First, there is the growth of administrative power or bureaucracy. How often have we read the phrase in our official 1520 correspondence, "The Department cannot intervene"? It has become almost a musical hall joke. How many of us realise that 10,000 officers of local and national government have a legal right to enter private homes? Should they always be allowed to do so if they have just followed the letter of the law, when common justice would suggest that they have overstepped their powers? Was it right that the house of Lady Diana Duff Cooper should have been searched because an anonymous telephone caller alleged to the police that they would find drugs there? Should she not have a remedy?
Secondly, there is the necessity to assert the right of individuals to privacy. The refinements of surveillance technology, as it is now called, with its huge paraphernalia of listening and recording devices, necessitate this. What are the rights of the individual with regard to the Press? Were all the interviews, carried out under the glare of the cameras, following the tragedy of Aberfan, really justified? Had the individuals concerned no right to their private grief? It is an important matter for this House to consider.
Third, there is the crucial rôle of the Crown in our daily affairs. The Government act through the Crown. Is it right that, in 1969, the courts are still unable to grant injunctions against the Crown, whereas they can grant injunctions against individuals or corporations? Does this not give our civil servants a protection which is unjustified in modern conditions?
Fourthly, there is the increasing vulnerability of the individual arising from the development of the computer, and its potential for misuse. To what degree is an individual entitled to protection from wrongful disclosure by a body or bodies to whom he has disclosed confidential information for a particular purpose? The "Computer threat to Freedom", as it has been called, is a very real thing indeed, and this House should examine it in detail.
These are just some of the problems arising in modern society upon which I have become convinced that the present means of protection are insufficient. Parliament is over-worked and the older process of the common law whereby our rights are declared as a result of actions 1521 taken to remedy specific wrongs are inadequate in the modern world. In another place, the Lord Chancellor said that the difficulty he always finds about a Bill of Rights is either that it contains something which is already law, or is in such general terms that it is impossible to say what effect it would have. With the greatest respect to the Lord Chancellor, I think this difficulty is more apparent than real.

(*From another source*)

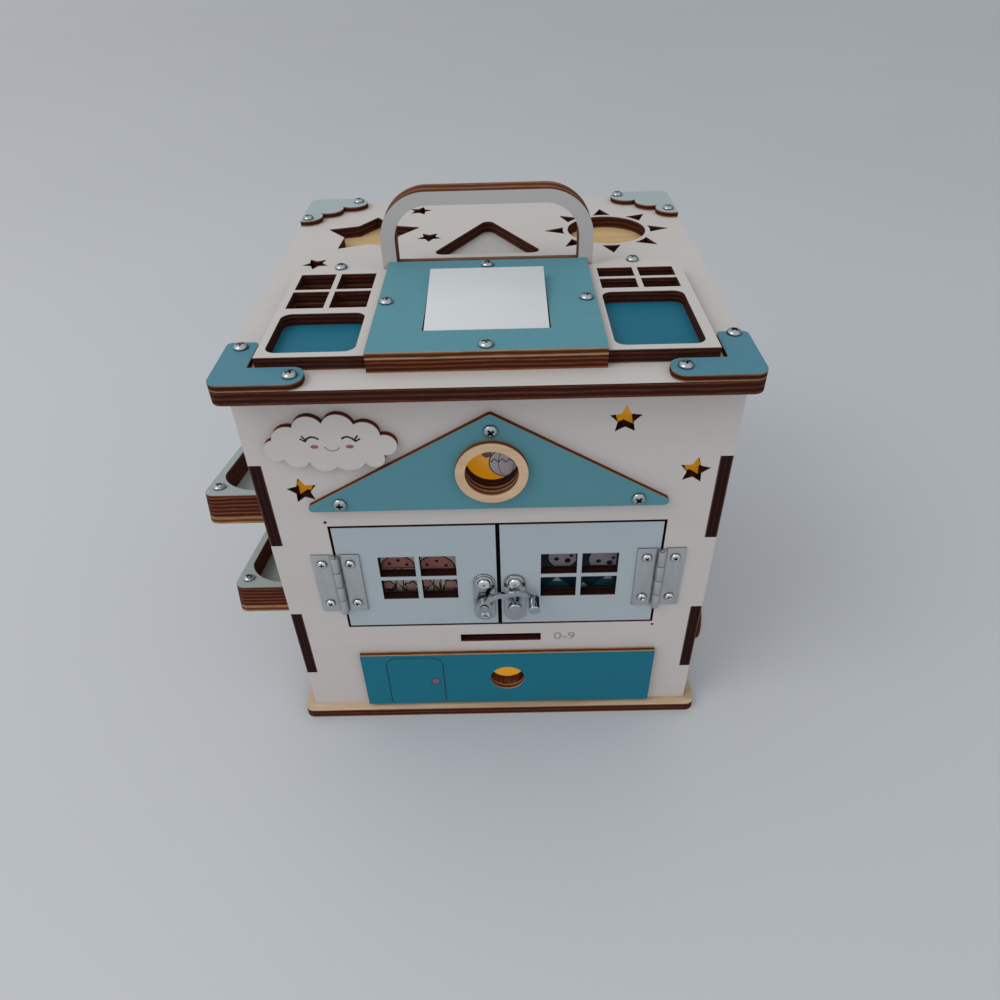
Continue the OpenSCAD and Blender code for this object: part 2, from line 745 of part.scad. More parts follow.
module left_wall_leaf() { color(ZINC) at_hinge(-1) leaf(-1, [0, 2]); }
module left_door_leaf() { color(ZINC) at_hinge(-1) leaf(1, [1, 3]); }
module right_door_leaf() { color(ZINC) at_hinge(1) leaf(-1, [0, 2]); }
module right_wall_leaf() { color(ZINC) at_hinge(1) leaf(1, [1, 3]); }
module left_hinge_pin() { color(ZINC) at_hinge(-1) pin(); }
module right_hinge_pin() { color(ZINC) at_hinge(1) pin(); }
module wall_leaf_screws() { color(ZINC) on_front(wall_leaf_points(), front - leaf_t) leaf_screw(); }

// Doors: side is -1 on the left
door_off = door_gap / 2 + door_w / 2;         // door's middle to the doorway's middle
module door(side) {
  color(PALE) difference() {
    from_front(front, door_t) translate([doorway_x + side * door_off, door_cz]) difference() {
      square([door_w, door_h], center = true);
      panes(pane_w, pane_h, pane_bar);
    }
    on_front(leaf_points(side, -side), front - leaf_t) leaf_screw_hole();
    on_front(side < 0 ? [LEFT_DOME, LEFT_LOWER] : [RIGHT_DOME], front - latch_plate_t)
      screw_hole(length = 5);
  }
}
module left_door() { door(-1); }
module right_door() { door(1); }

// Latch: two oblong plates, an arched arm with a knob on a pivot, and a mushroom stud
LEFT_DOME = [latch_x, latch_z + latch_plate_h / 2 - 5.2];
RIGHT_DOME = [strike_x, latch_z + latch_plate_h / 2 - 5.2];
LEFT_LOWER = [latch_x, latch_z - latch_plate_h / 2 + 4];
module latch_outline(x, z) {
  translate([x, z]) rounded_square([latch_plate_w, latch_plate_h], latch_plate_w / 2 - e);
}
module latch_plate() {
  color(ZINC) difference() {
    from_front(front - latch_plate_t, latch_plate_t) latch_outline(latch_x, latch_z);
    on_front([LEFT_DOME, LEFT_LOWER], front - latch_plate_t) screw_hole(length = 5);
  }
}
module latch_pivot() {
  reach = stand_off - latch_plate_t + arm_t + air;
  color(ZINC) translate([latch_x, front - latch_plate_t, pivot_z]) rotate([90, 0, 0]) {
    cylinder(r = hub_r - 0.3, h = stand_off - latch_plate_t - air);
    cylinder(r = pivot_r, h = reach);
    translate([0, 0, reach]) cylinder(r = pivot_r + 0.7, h = 0.5);
  }
}
// Round knob with a narrow chamfer
module knob(r, h) {
  chamfer = 0.5;
  cylinder(r = r, h = h - chamfer);
  translate([0, 0, h - chamfer]) cylinder(r1 = r, r2 = r - chamfer, h = chamfer);
}
// Middle line of the arm from the pivot to the knob, for t from 0 to 1; flat on top and steep at the ends
function arm_at(t) = t * arm_end + arm_rise * (1 - pow(2 * t - 1, 4)) * [-arm_end.y, arm_end.x] / norm(arm_end);
function arm_normal(t) = let (d = arm_at(t + 0.01) - arm_at(t - 0.01)) [-d.y, d.x] / norm(d);
module latch_arm() {
  n = 28;
  steps = [for (i = [0 : n]) i / n];
  color(ZINC) difference() {
    union() {
      from_front(front - stand_off - arm_t, arm_t) translate([latch_x, pivot_z]) {
        polygon(concat([for (t = steps) arm_at(t) + arm_w / 2 * arm_normal(t)],
                       [for (t = steps) arm_at(1 - t) - arm_w / 2 * arm_normal(1 - t)]));
        circle(hub_r);
        translate(arm_end) circle(knob_r);
      }
      translate([latch_x + arm_end.x, front - stand_off - arm_t + e, pivot_z + arm_end.y])
        rotate([90, 0, 0]) knob(knob_r, 6.9);
    }
    translate([latch_x, front, pivot_z]) rotate([90, 0, 0]) cylinder(r = pivot_r + run, h = 30);
  }
}
module strike_plate() {
  color(ZINC) {
    difference() {
      from_front(front - latch_plate_t, latch_plate_t) latch_outline(strike_x, latch_z - 0.7);
      on_front([RIGHT_DOME], front - latch_plate_t) screw_hole(length = 5);
    }
    translate([strike_x, front - latch_plate_t, stud_z]) rotate([90, 0, 0]) {
      cylinder(r = stud_head_r - 1.1, h = 5.3);
      translate([0, 0, 5.2]) knob(stud_head_r, 2.9);
    }
  }
}
module dome_screw() { pan_screw(r = dome_r, h = 2.6, length = 5); }
module left_door_screws() {
  color(ZINC) {
    on_front(leaf_points(-1, 1), front - leaf_t) leaf_screw();
    on_front([LEFT_DOME], front - latch_plate_t) dome_screw();
    on_front([LEFT_LOWER], front - latch_plate_t) pan_screw(r = 2.6, h = 1, length = 5);
  }
}
module right_door_screws() {
  color(ZINC) {
    on_front(leaf_points(1, -1), front - leaf_t) leaf_screw();
    on_front([RIGHT_DOME], front - latch_plate_t) dome_screw();
  }
}

// Drawer: the overlaid front, the box in the wall's opening and its floor, on two runners
module drawer_front() {
  color(DEEP) from_front(front - air - sheet_t, sheet_t) difference() {
    translate([drawer_x, drawer_front_z0 + drawer_front_h / 2])
      square([drawer_front_w, drawer_front_h], center = true);
    translate([drawer_x, finger_hole_z]) circle(finger_hole_r);
  }
}
module drawer_box() {
  color(BIRCH) difference() {
    translate([drawer_x - box_w / 2, front - air, box_z]) cube([box_w, drawer_d, box_h]);
    translate([drawer_x - box_w / 2 + sheet_t, front - air + ply_t, box_z - e])
      cube([box_w - 2 * sheet_t, drawer_d - ply_t - sheet_t, box_h + 2 * e]);
    from_front(front - 1, ply_t + 2) translate([drawer_x, finger_hole_z]) circle(finger_hole_r);
  }
}
module drawer_floor() {
  color(AMBER) translate([drawer_x - box_w / 2 + sheet_t, front - air + ply_t, box_z])
    cube([box_w - 2 * sheet_t, drawer_d - ply_t - sheet_t, sheet_t]);
}
module drawer_runners() {
  y0 = front + ply_t;
  l = drawer_d + 20;
  color(BIRCH) for (sx = [-1, 1]) {
    translate([drawer_x + sx * (box_w / 2 - 6) - 6, y0, wall_z]) cube([12, l, box_z - air - wall_z]);
    translate([drawer_x + sx * (box_w / 2 + drawer_fit + ply_t / 2) - ply_t / 2, y0, wall_z])
      cube([ply_t, l, box_z + box_h / 2 - wall_z]);
  }
}

// Side trays on the left wall: drawn level, with the front top edge at the origin, then tilted
module at_tray(i) {
  translate([-half_w, tray_front, TRAY_TOPS[i]]) rotate([-side_tray_tilt, 0, 0]) children();
}
module tray_outline() {
  translate([-side_tray_w / 2, side_tray_l / 2]) rounded_square([side_tray_w, side_tray_l], 6);
  translate([-6, 0]) square([6, side_tray_l]);
}
// The well's corners sweep round the screws
module tray_well() {
  wall_rim = 4;
  sweep_r = 25.6;
  sweep_at = [-1.8, 29.8];
  offset(r = 2) offset(delta = -2) intersection() {
    translate([-side_tray_w + side_tray_rim, side_tray_end])
      square([side_tray_w - side_tray_rim - wall_rim, side_tray_l - 2 * side_tray_end]);
    hull() for (y = [sweep_at.y, side_tray_l - sweep_at.y]) translate([sweep_at.x, y]) circle(sweep_r);
  }
}
module tray_rim(i) {
  color(MINT) difference() {
    at_tray(i) translate([0, 0, -4 * sheet_t]) linear_extrude(4 * sheet_t) difference() {
      tray_outline();
      tray_well();
    }
    at_tray(i) on_lid(tray_screw_points(), 0) screw_hole();
  }
}
function tray_screw_points() =
  [[-side_tray_w + 5.9, 8.6], [-side_tray_w + 5.9, side_tray_l - 8.6]];
module tray_floor(i) {
  color(MINT) at_tray(i) translate([0, 0, -tray_stack]) linear_extrude(sheet_t) tray_outline();
}
module upper_tray_rim() { tray_rim(0); }
module upper_tray_floor() { tray_floor(0); }
module lower_tray_rim() { tray_rim(1); }
module lower_tray_floor() { tray_floor(1); }
module tray_screws() {
  color(ZINC) for (i = [0, 1]) at_tray(i) on_lid(tray_screw_points(), 0) pan_screw();
}

// Dial on the right wall
module side_dial() {
  color(BIRCH) translate([half_w + air, dial_at.x, dial_at.y]) rotate([0, 90, 0]) difference() {
    cylinder(r = dial_r, h = sheet_t);
    translate([0, 0, -e]) cylinder(r = axle_r + run, h = sheet_t + 2 * e);
  }
}
module dial_axle() {
  color(ZINC) translate([half_w - ply_t, dial_at.x, dial_at.y]) rotate([0, 90, 0]) {
    cylinder(r = axle_r, h = ply_t + sheet_t + 2 * air);
    translate([0, 0, ply_t + sheet_t + 2 * air]) knob(axle_r * 1.7, 1.6);
  }
}

// Inside: the battery box on the back wall and the lamp strip below the lid
battery_size = [72, 20, 50];
lamp_size = [120, 8, 2];
module battery_box() {
  color([0.15, 0.15, 0.16]) translate([-battery_size.x / 2, back - ply_t - battery_size.y, wall_top - battery_size.z - 20])
    cube(battery_size);
}
module lamp_strip() {
  color([0.95, 0.93, 0.85]) translate([-lamp_size.x / 2, front + ply_t + sheet_t + 0.5, wall_top - lamp_size.z])
    cube(lamp_size);
}

base_plate();
front_wall();
back_wall();
left_wall();
right_wall();
lid_board();
star_floor();
triangle_floor();
sun_floor();
front_left_bracket();
front_right_bracket();
back_left_bracket();
back_right_bracket();
left_facade();
right_facade();
left_tray_liner();
right_tray_liner();
switch_spacer();
switch_plate();
switch_body();
rocker_key();
carry_handle();
lid_screws();
pediment();
window_ring();
cloud_plaque();
front_screws();
amber_sheet();
picture_spacer();
picture_panel();
left_wall_leaf();
left_hinge_pin();
right_wall_leaf();
right_hinge_pin();
wall_leaf_screws();
left_door();
left_door_leaf();
left_door_screws();
latch_plate();
latch_pivot();
latch_arm();
right_door();
right_door_leaf();
right_door_screws();
strike_plate();
drawer_front();
drawer_box();
drawer_floor();
drawer_runners();
upper_tray_rim();
upper_tray_floor();
lower_tray_rim();
lower_tray_floor();
tray_screws();
side_dial();
dial_axle();
battery_box();
lamp_strip();
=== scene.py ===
"""Looks of a toddler's activity cube: a laser-cut plywood play house, 22 cm wide, in metres."""

import json
import math
import random

import bmesh
import bpy
from mathutils import Euler, Matrix, Vector

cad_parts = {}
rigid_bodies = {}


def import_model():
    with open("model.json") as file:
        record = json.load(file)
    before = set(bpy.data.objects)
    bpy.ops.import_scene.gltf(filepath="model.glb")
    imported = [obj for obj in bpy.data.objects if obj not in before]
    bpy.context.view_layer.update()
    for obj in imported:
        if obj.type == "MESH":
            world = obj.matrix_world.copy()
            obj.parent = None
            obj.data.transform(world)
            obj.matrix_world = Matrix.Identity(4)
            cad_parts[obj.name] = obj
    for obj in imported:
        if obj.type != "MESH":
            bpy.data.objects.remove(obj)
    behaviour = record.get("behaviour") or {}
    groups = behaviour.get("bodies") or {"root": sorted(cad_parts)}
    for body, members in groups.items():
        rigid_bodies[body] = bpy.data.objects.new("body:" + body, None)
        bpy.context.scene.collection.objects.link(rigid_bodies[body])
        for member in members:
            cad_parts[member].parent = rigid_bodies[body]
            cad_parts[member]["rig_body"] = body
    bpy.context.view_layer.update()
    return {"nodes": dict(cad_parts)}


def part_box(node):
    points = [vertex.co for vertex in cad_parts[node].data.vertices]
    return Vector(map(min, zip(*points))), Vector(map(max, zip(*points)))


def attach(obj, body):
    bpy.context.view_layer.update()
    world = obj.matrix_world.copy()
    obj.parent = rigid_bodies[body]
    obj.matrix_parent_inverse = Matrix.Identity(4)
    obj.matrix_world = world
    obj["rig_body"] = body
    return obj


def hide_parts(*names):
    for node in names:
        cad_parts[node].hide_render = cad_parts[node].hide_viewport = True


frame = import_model()
MM = 0.001

# Box boards
# The walls are 6 mm birch plywood, joined by fingers and glued, painted matt white outside and bare inside.
# A laser cut them, so every edge is charred: brown plies with darker cross plies between them and a paler
# lip at the face.


def colour(code):
    """Linear colour of an sRGB hex value."""
    parts = [int(code[i:i + 2], 16) / 255 for i in (1, 3, 5)]
    return [c / 12.92 if c <= 0.04045 else ((c + 0.055) / 1.055) ** 2.4 for c in parts] + [1]


def shown(sockets, key):
    """The enabled socket with that name or number."""
    enabled = [s for s in sockets if s.enabled]
    return enabled[key] if isinstance(key, int) else next(s for s in enabled if s.name == key)


def add(tree, kind, inputs=None, **settings):
    """A new node with its settings. An input is a value, a socket, or a node's first output."""
    node = tree.nodes.new(kind)
    for name, value in settings.items():
        setattr(node, name, value)
    for key, value in (inputs or {}).items():
        if isinstance(value, bpy.types.Node):
            value = shown(value.outputs, 0)
        if isinstance(value, bpy.types.NodeSocket):
            tree.links.new(value, shown(node.inputs, key))
        else:
            shown(node.inputs, key).default_value = value
    return node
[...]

I think that some of the Lord Chancellor's objections to the draft Bill prepared by Mr. John Macdonald and a team of Liberal lawyers, in many respects lacked conviction. It was found, after very careful consideration, that it was better to couch the Bill in general terms, thin in more detailed and specific terms and thereby to allow the judges to have plenty of scope in interpretation. We have come to the conclusion that what is needed are guide-lines and a statement of principles. In pursuance of his criticism, the Lord Chancellor referred to the Clause in the draft Bill on the right to leisure, which says:
No person shall be required as a condition of employment or continued employment or otherwise, to work excessive hours or to do without reasonable rest and leisure time.The Lord Chancellor had great fun. He went on to say:Think of the judge's difficulty in saying what 'excessive hours' are for every individuals."—[OFFICIAL REPORT, House of Lords, 18th June 1969; Vol. 302, c. 1047.]Yet our judges are every day interpreting what is excessive speed. Our appeal judges are every day considering whether damages awarded are excessively high. Have they actually had difficulty in interpreting the word "excessive" in those circumstances? Would they have any greater difficulty in interpreting the word "excessive" in the Bill? I think not.We have reached a stage in the development of our sophisticated society where it is necessary for the citizen to know clearly what his rights are, even if it is necessary to state those rights in general terms. It does not mean that they are unenforceable. The Bill of Rights which is embodied in the constitution of the 1522 United States, and its subsequent amendments, have been a veritable anchor of freedom in that country. We have had a different constitutional development, but I am convinced that a Bill to safeguard individual liberty, to declare what an individual's rights are, is now essential. Indeed, I subscribe to the view that we are gradually moving, and that we should move, towards a written constitution. This may come under some of our constitutional changes,
In the meantime, I am sure that the debate on the pros and cons of a Bill of Rights should continue. It is not enough that a debate should take place in the abstract. If one is to have a purposeful discussion, one must have specific proposals to consider. Therefore, if given leave, I intend to introduce a Bill along the lines of that drafted by Mr. John Macdonald and the panel of Liberal lawyers who assisted him.
Even those who are not convinced that a Bill of Rights is the right way forward, feel I am sure that we need an extensive debate on the matter in the House in the near future. If my Bill is given its First Reading, and is printed, it will be available for any hon. Member to introduce next Session and it may be hoped that there will be much more extensive debates on the principles involved, and matters of the greatest concern to individuals in this country whatever political creed they follow and to whatever political party they subscribe.
§ Question put and agreed to.
§ Bill ordered to be brought in by Mr. Hooson, Mr. Lubbock, Mr. Richard Wainwright, Dr. Winstanley, Mr. Russell Johnston, Mr. Grimond, Mr. David Steel, Mr. James Davidson, Mr. Alasdair Mackenzie, Mr. John Pardoe, Mr. Peter Bessell and Mr. Wallace Lawler.